TASK PROMPT ::
Write out again the entries from the first line to the line that includes "(0.86, (0.659, 0.486, 0.276)), (1.00, (0.700, 0.562, 0.386))]", keeping both of those lines.

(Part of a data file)
___
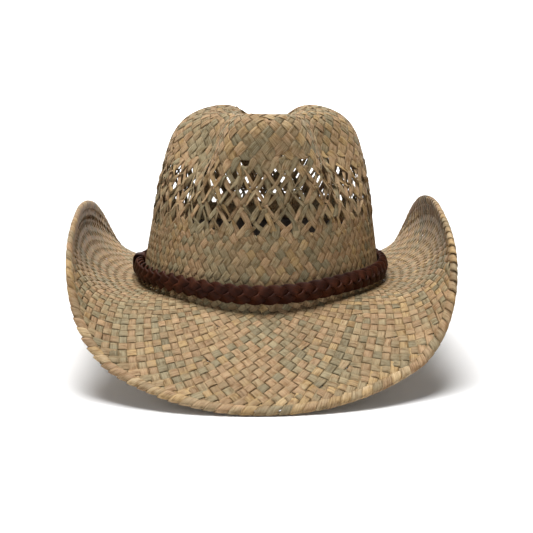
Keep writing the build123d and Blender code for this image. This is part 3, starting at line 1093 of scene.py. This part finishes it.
LEAF_COLOURS = [(0.00, (0.396, 0.354, 0.255)), (0.20, (0.424, 0.381, 0.274)),
                (0.30, (0.493, 0.415, 0.286)), (0.45, (0.524, 0.403, 0.269)),
                (0.60, (0.603, 0.427, 0.286)), (0.72, (0.548, 0.406, 0.262)),
                (0.86, (0.659, 0.486, 0.276)), (1.00, (0.700, 0.562, 0.386))]


def straw_material(name, tint, pale=0.0):
    """Dried palm leaf: each strip has its own tan, peach, gold or grey-green, with fibres."""
    n = Nodes(name)
    along, across, number = n.facts()
    # one colour for each strip, drifting slowly along it
    drift = n.noise(n.vector((along, 0.085), (number, 91.7)), 1.0, 1.5)
    shade = n.math("ADD", n.times(n.own(number, 37.31), 0.76), n.times(drift, 0.90))
    colour = n.ramp(n.math("ADD", shade, pale - 0.32), LEAF_COLOURS)
    colour = n.tone(colour, n.own(number, 71.93), 0.0, (0.84, 0.83, 0.81),
                    1.0, (1.14, 1.14, 1.13))
    # fibres run along the strip
    fibre = n.noise(n.vector((along, 0.05), (across, 3.0), (number, 53.0)), 1.0, 3.0)
    colour = n.tone(colour, fibre, 0.30, (0.54, 0.49, 0.42), 0.58, (1.10, 1.10, 1.09))
    # small stains, and painted shade on the strips' rims that stands in for the shadow in the
    # gaps between strips
    stain = n.noise(n.vector((along, 0.22), (across, 0.4), (number, 17.0)), 1.0, 2.0)
    colour = n.tone(colour, stain, 0.30, (0.68, 0.60, 0.50), 0.52, (1.02, 1.02, 1.02))
    rim = n.node("ShaderNodeAttribute", attribute_name="rim").outputs["Fac"]
    # painted shade: near a strip's rims the colour is pulled towards a dark brown
    dark = n.times(n.math("POWER", rim, 8.0), 0.26)
    colour = n.mix("MIX", dark, colour, (0.130, 0.085, 0.045))
    colour = n.mix("MULTIPLY", 1.0, colour, tint)
    return n.finish(colour, fibre, 0.35, 0.0002, Roughness=0.60, Specular_IOR_Level=0.12)


def leather_material():
    """Brown dyed leather: fine grain, lighter and darker in blotches and streaks, soft sheen."""
    n = Nodes("braided_leather")
    along, across, _ = n.facts()
    place = n.node("ShaderNodeTexCoord").outputs["Object"]
    grain = n.node("ShaderNodeTexVoronoi", feature="DISTANCE_TO_EDGE")
    grain.inputs["Scale"].default_value = 1500.0
    n.link(place, grain.inputs["Vector"])
    pores = grain.outputs["Distance"]
    blotch = n.noise(place, 120.0, 4.0)
    colour = n.ramp(blotch, [(0.28, (0.024, 0.0055, 0.0022)), (0.50, (0.042, 0.0105, 0.0040)),
                             (0.72, (0.075, 0.0210, 0.0080))])
    colour = n.mix("MULTIPLY", 0.8, colour,
                   n.ramp(pores, [(0.0, (0.45, 0.42, 0.40)), (0.12, (1.0, 1.0, 1.0))]))
    streak = n.noise(n.vector((along, 0.12), (across, 1.4)), 1.0, 2.0)
    colour = n.tone(colour, streak, 0.30, (0.70, 0.68, 0.66), 0.65, (1.25, 1.22, 1.2))
    height = n.math("ADD", n.math("MINIMUM", pores, 0.12), n.times(blotch, 0.4))
    return n.finish(colour, height, 0.30, 0.0004, Roughness=0.55, Specular_IOR_Level=0.12)


def cloth_material(name, dark, light):
    """Plain woven cloth: warp and weft a third of a millimetre apart."""
    n = Nodes(name)
    along, high, _ = n.facts()
    warp = n.math("SINE", n.times(along, 9.5))
    weft = n.math("SINE", n.times(high, 9.5))
    slub = n.noise(n.vector((along, 0.5), (high, 3.0)), 1.0, 3.0)
    mixed = n.math("ADD", n.times(n.times(warp, weft), 0.22), slub)
    return n.finish(n.ramp(mixed, [(0.25, dark), (0.75, light)]), mixed, 0.35, 0.0003,
                    Roughness=0.85, Sheen_Weight=0.25)


def thread_material():
    n = Nodes("waxed_thread")
    along, across, _ = n.facts()
    ply = n.noise(n.vector((along, 4.0), (across, 9.0)), 1.0, 2.0)
    colour = n.ramp(ply, [(0.3, (0.20, 0.145, 0.09)), (0.7, (0.46, 0.36, 0.24))])
    return n.finish(colour, ply, 0.3, 0.0001, Roughness=0.6)


def steel_material():
    n = Nodes("drawn_steel_wire")
    scratch = n.noise(n.node("ShaderNodeTexCoord").outputs["Object"], 900.0, 3.0)
    colour = n.ramp(scratch, [(0.3, (0.20, 0.20, 0.21)), (0.7, (0.36, 0.36, 0.37))])
    return n.finish(colour, scratch, 0.2, 0.0001, Metallic=1.0, Roughness=0.50)


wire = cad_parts["brim_edge_wire"]
wire.data.materials.clear()
for pieces, material in (
        (straw_pieces, straw_material("palm_straw", (0.615, 0.575, 0.495))),
        ([edge_piece], straw_material("palm_straw_edge", (0.64, 0.60, 0.535), 0.16)),
        (leather_pieces, leather_material()),
        ([sweatband], cloth_material("sweatband_weave", (0.030, 0.021, 0.015),
                                     (0.085, 0.062, 0.044))),
        ([tape], cloth_material("tape_weave", (0.022, 0.016, 0.012), (0.060, 0.044, 0.032))),
        ([thread], thread_material()),
        ([wire], steel_material())):
    for piece in pieces:
        piece.data.materials.append(material)


# ---- stage ----
CAMERA_DISTANCE = 0.90  # metres
CAMERA_TARGET = (4.4, 0.0, 7.0)  # in the hat's own millimetres
CAMERA_HEIGHT_ANGLE = 9.9  # degrees
CAMERA_TURN = 1.18
CAMERA_ROLL = 0.43
FIELD = 25.1
FLOOR_GLOW_FROM = 0.30  # metres from the middle of the floor
FLOOR_GLOW_TO = 2.4
FLOOR_GLOW = 0.85
BACKDROP_GLOW = 0.75
WORLD_LIGHT = 0.14


def add_camera():
    data = bpy.data.cameras.new("camera")
    data.sensor_width = 36
    data.angle = math.radians(FIELD)
    camera = place_in_scene("camera", data)
    height, turn, roll = map(math.radians, (CAMERA_HEIGHT_ANGLE, CAMERA_TURN, CAMERA_ROLL))
    forward = np.array([math.sin(turn) * math.cos(height), math.cos(turn) * math.cos(height),
                        -math.sin(height)])
    target = (SHIFT + np.array(CAMERA_TARGET)) * MM
    camera.location = target - forward * CAMERA_DISTANCE
    right_hand = np.array([math.cos(turn), -math.sin(turn), 0.0])
    upward = np.cross(right_hand, forward)
    r = right_hand * math.cos(roll) - upward * math.sin(roll)
    u = upward * math.cos(roll) + right_hand * math.sin(roll)
    camera.rotation_euler = Matrix((r, u, -forward)).transposed().to_euler()
    bpy.context.scene.camera = camera


def flat_stage(name, corners, glow):
    """A plain pale sheet that glows evenly, or more with distance if glow is None."""
    mesh = bpy.data.meshes.new(name)
    mesh.from_pydata(corners, [], [(0, 1, 2, 3)])
    n = Nodes(name + "_paper")
    n.set(Base_Color=(0.86, 0.86, 0.86, 1), Roughness=0.9, Specular_IOR_Level=0.05,
          Emission_Color=(1, 1, 1, 1))
    if glow is None:
        length = n.node("ShaderNodeVectorMath", operation="LENGTH")
        n.link(n.node("ShaderNodeTexCoord").outputs["Object"], length.inputs[0])
        spread = n.node("ShaderNodeMapRange", interpolation_type="SMOOTHSTEP")
        glows = (FLOOR_GLOW_FROM, FLOOR_GLOW_TO, 0.0, FLOOR_GLOW)
        for socket, value in zip(spread.inputs[1:5], glows):
            socket.default_value = value
        n.link(length.outputs["Value"], spread.inputs[0])
        n.link(spread.outputs[0], n.shader.inputs["Emission Strength"])
    else:
        n.set(Emission_Strength=glow)
    mesh.materials.append(n.material)
    place_in_scene(name, mesh)


def add_light(name, place, size, power):
    data = bpy.data.lights.new(name, "AREA")
    data.size = size
    data.energy = power
    light = place_in_scene(name, data)
    light.location = place
    aim = Vector((0, 0, 0.06)) - Vector(place)
    light.rotation_euler = aim.to_track_quat("-Z", "Y").to_euler()


def add_world():
    """White to the camera, and a dim fill light to everything else."""
    world = bpy.data.worlds.new("studio")
    world.use_nodes = True
    tree = world.node_tree
    background = tree.nodes["Background"]
    background.inputs["Color"].default_value = (1, 1, 1, 1)
    light_path = tree.nodes.new("ShaderNodeLightPath")
    brightness = tree.nodes.new("ShaderNodeMapRange")
    brightness.inputs["To Min"].default_value = WORLD_LIGHT
    brightness.inputs["To Max"].default_value = 1.0
    tree.links.new(light_path.outputs["Is Camera Ray"], brightness.inputs["Value"])
    tree.links.new(brightness.outputs["Result"], background.inputs["Strength"])
    bpy.context.scene.world = world


add_camera()
flat_stage("floor", [(-4, -3, 0), (4, -3, 0), (4, 3, 0), (-4, 3, 0)], None)
flat_stage("backdrop", [(-4, 3, 0), (4, 3, 0), (4, 3, 2), (-4, 3, 2)], BACKDROP_GLOW)
add_light("top", (-0.2, 0.10, 2.6), 1.5, 112)
add_light("left", (-1.8, -0.4, 1.0), 1.0, 6)
add_light("right", (1.8, -0.4, 1.0), 1.0, 3)
add_world()
bpy.context.scene.view_settings.view_transform = "Standard"
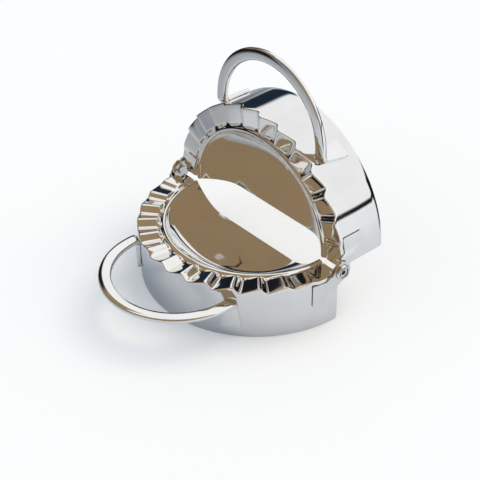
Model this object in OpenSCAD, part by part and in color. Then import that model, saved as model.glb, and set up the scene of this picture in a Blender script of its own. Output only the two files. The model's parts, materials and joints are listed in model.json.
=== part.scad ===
// Folding empanada press of stamped sheet steel.
// Two half-round halves are hinged on one straight side. Each half has a ribbed
// crimping plate with a shallow bowl, a deep cutting skirt and a looped handle.
// The rest position has the lower half flat on its skirt and the upper half upright.
// The lower half reaches towards -Y, and the hinge line lies along X.

/* [Halves] */
// Outside diameter of the skirts, which cut the dough
press_d = 120; // [100:1:180]
// Thickness of the plates and skirts
sheet_t = 0.6; // [0.4:0.1:1.2]
// Height of a skirt, from the flat of its plate to its rim
skirt_h = 29; // [22:0.5:45]
// Distance between the two plates when the press is shut
plate_gap = 2; // [1.6:0.1:4]
// Distance from the hinge line to the straight edge of each half
edge_gap = 0.5; // [0.4:0.1:1.2]
// How far the ribbed edge stands out past the skirt
edge_lip = 1; // [0.4:0.1:2]

/* [Ribs] */
// Number of ribs around each half
rib_n = 14; // [10:1:20]
// Height of a rib from valley to crest
rib_h = 3; // [1:0.1:3.4]
// Share of each rib that is the steep side
rib_steep = 0.28; // [0.22:0.01:0.5]
// Angle of the first crest from the hinge line
rib_start = 10.3; // [2:0.1:12]
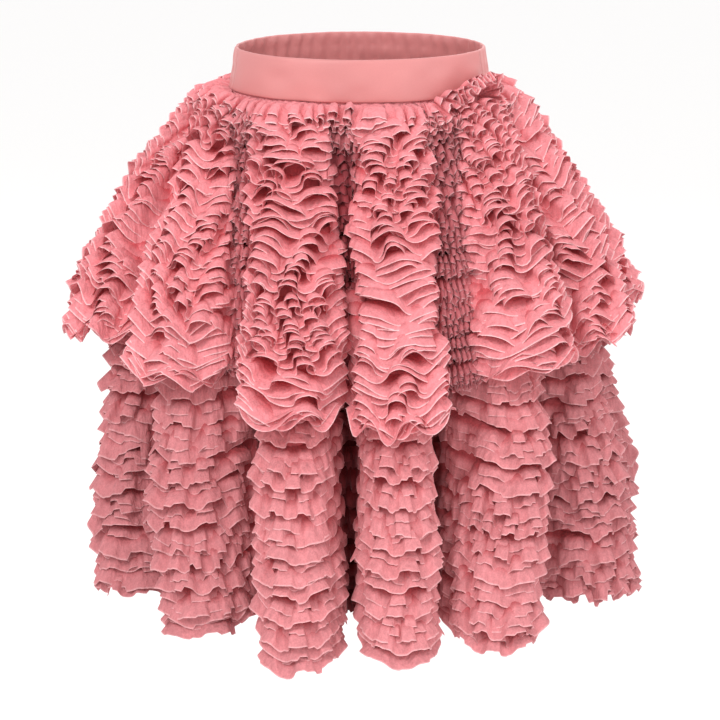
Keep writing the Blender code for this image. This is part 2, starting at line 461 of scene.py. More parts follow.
    def slopes(
        self, tier: Tier, place: np.ndarray, share: np.ndarray
    ) -> tuple[np.ndarray, np.ndarray]:
        """How the bare panel faces.

        Args:
            tier: which skirt.
            place: where round it, in flutes.
            share: how far down it.

        Returns:
            The outward direction at each place, and the metres of cloth in one share there.
        """
        aside, below = 0.055, 0.02
        along = self.point(tier, place + aside, share) - self.point(tier, place - aside, share)
        upper = np.clip(share - below, 0.0, 1.0 - below)
        lower = np.clip(share + below, below, 1.0)
        down = self.point(tier, place, lower) - self.point(tier, place, upper)
        metres = np.linalg.norm(down, axis=1) / np.maximum(lower - upper, 1e-6)
        return unit(np.cross(down, along)), metres


# Mesh building


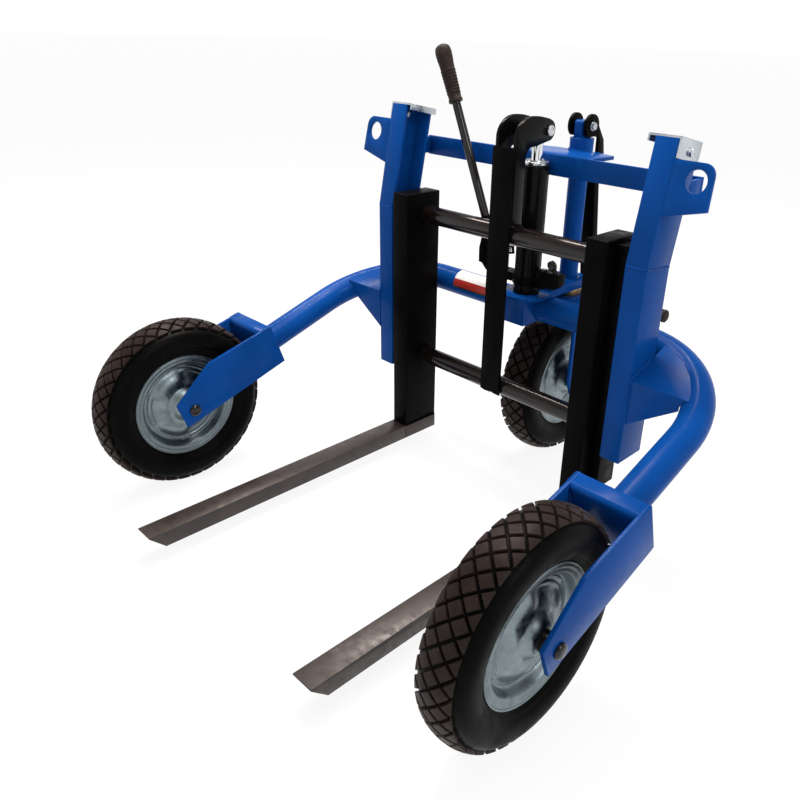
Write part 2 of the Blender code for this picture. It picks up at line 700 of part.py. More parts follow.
def build_pump_block(centre):
    """Pump body clamped round the cylinder: lever lug on the left, valve block on the right."""
    body = box_bm(PIVOT.x + 0.0270, 0.0580, JACK_Y - 0.0165, JACK_Y + 0.0165, PUMP_Z0, PUMP_Z1)
    block = add_object("pump_block", body, "black")
    join(block, rod_bm(JACK_R + 0.0030, "z", centre, PUMP_Z0 + 0.0010, PUMP_Z1 - 0.0010, 24))
    lug = [(PIVOT.x - 0.0100, 0.5060), (PIVOT.x + 0.0040, 0.4920), (PIVOT.x + 0.0310, PUMP_Z0 + 0.0010),
           (PIVOT.x + 0.0310, PUMP_Z1 - 0.0020), (PIVOT.x + 0.0150, PIVOT.z)]
    lug += arc_points(PIVOT.x, PIVOT.z, 0.0120, 10.0, 180.0, 8)
    join(block, prism_bm(lug, "y", JACK_Y - 0.0090, JACK_Y + 0.0090))
    valve = [(0.0345, PUMP_Z0 + 0.0050), (VALVE_X1 - 0.0100, PUMP_Z0 + 0.0050),
             (VALVE_X1, PUMP_Z0 + 0.0150), (VALVE_X1, VALVE_Z1), (0.0345, VALVE_Z1)]
    join(block, prism_bm(valve, "y", JACK_Y - 0.0140, JACK_Y + 0.0140))
    cut(block, rod_bm(PLUNGER_R + GAP, "z", (PLUNGER_X, JACK_Y, 0.0), 0.44, 0.54, 20))
    cut(block, rod_bm(PIVOT_BORE_R, "y", (PIVOT.x, JACK_Y, PIVOT.z), -0.03, 0.03, 20))
    cut(block, on_release(rod_bm(0.0053, "z", (0.0, 0.0, 0.0), -0.0080, 0.0300, 20)))
    cut(block, rod_bm(JACK_R + GAP, "z", centre, 0.44, 0.54, 24))


def on_release(bm):
    """Move a bmesh drawn along +Z at the origin onto the leaning release spindle."""
    place = Matrix.Translation(RELEASE) @ Matrix.Rotation(-RELEASE_LEAN, 4, "Y")
    bmesh.ops.transform(bm, matrix=place, verts=bm.verts)
    return bm


def on_lever(bm):
    """Move a bmesh drawn along +Z at the origin onto the leaning pump lever."""
    place = Matrix.Translation(PIVOT + LEVER_FOOT) @ Matrix.Rotation(-LEVER_ANGLE, 4, "Y")
    bmesh.ops.transform(bm, matrix=place, verts=bm.verts)
    return bm


def build_pump():
    """Plunger with its cross pin, and the bolt that the pump lever turns on."""
    pin = (PLUNGER_X, JACK_Y, PLUNGER_PIN_Z)
    body = rod_bm(PLUNGER_R, "z", (PLUNGER_X, JACK_Y, 0.0), 0.4930, 0.5552, 20)
    plunger = add_object("plunger", body, "steel", pin)
    join(plunger, rod_bm(0.0040, "y", pin, -0.0165, 0.0165, 16))
    smooth(plunger)
    y0, y1 = -0.0162, 0.0162
    profile = [(0.0, y0 - 0.0060), (0.0090, y0 - 0.0060), (0.0090, y0), (0.0050, y0),
               (0.0050, y1), (0.0085, y1), (0.0085, y1 + 0.0060), (0.0, y1 + 0.0060)]
    smooth(add_object("lever_pivot", lathe_bm(profile, "y", tuple(PIVOT), 16), "black"))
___
ANSWER BELOW ::
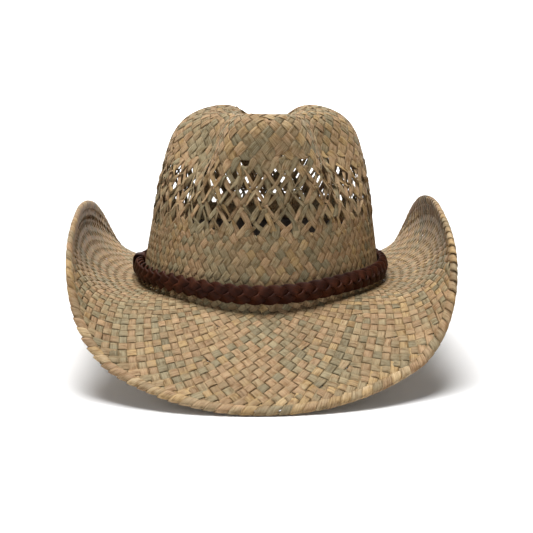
Keep writing the build123d and Blender code for this image. This is part 3, starting at line 1093 of scene.py. This part finishes it.
LEAF_COLOURS = [(0.00, (0.396, 0.354, 0.255)), (0.20, (0.424, 0.381, 0.274)),
                (0.30, (0.493, 0.415, 0.286)), (0.45, (0.524, 0.403, 0.269)),
                (0.60, (0.603, 0.427, 0.286)), (0.72, (0.548, 0.406, 0.262)),
                (0.86, (0.659, 0.486, 0.276)), (1.00, (0.700, 0.562, 0.386))]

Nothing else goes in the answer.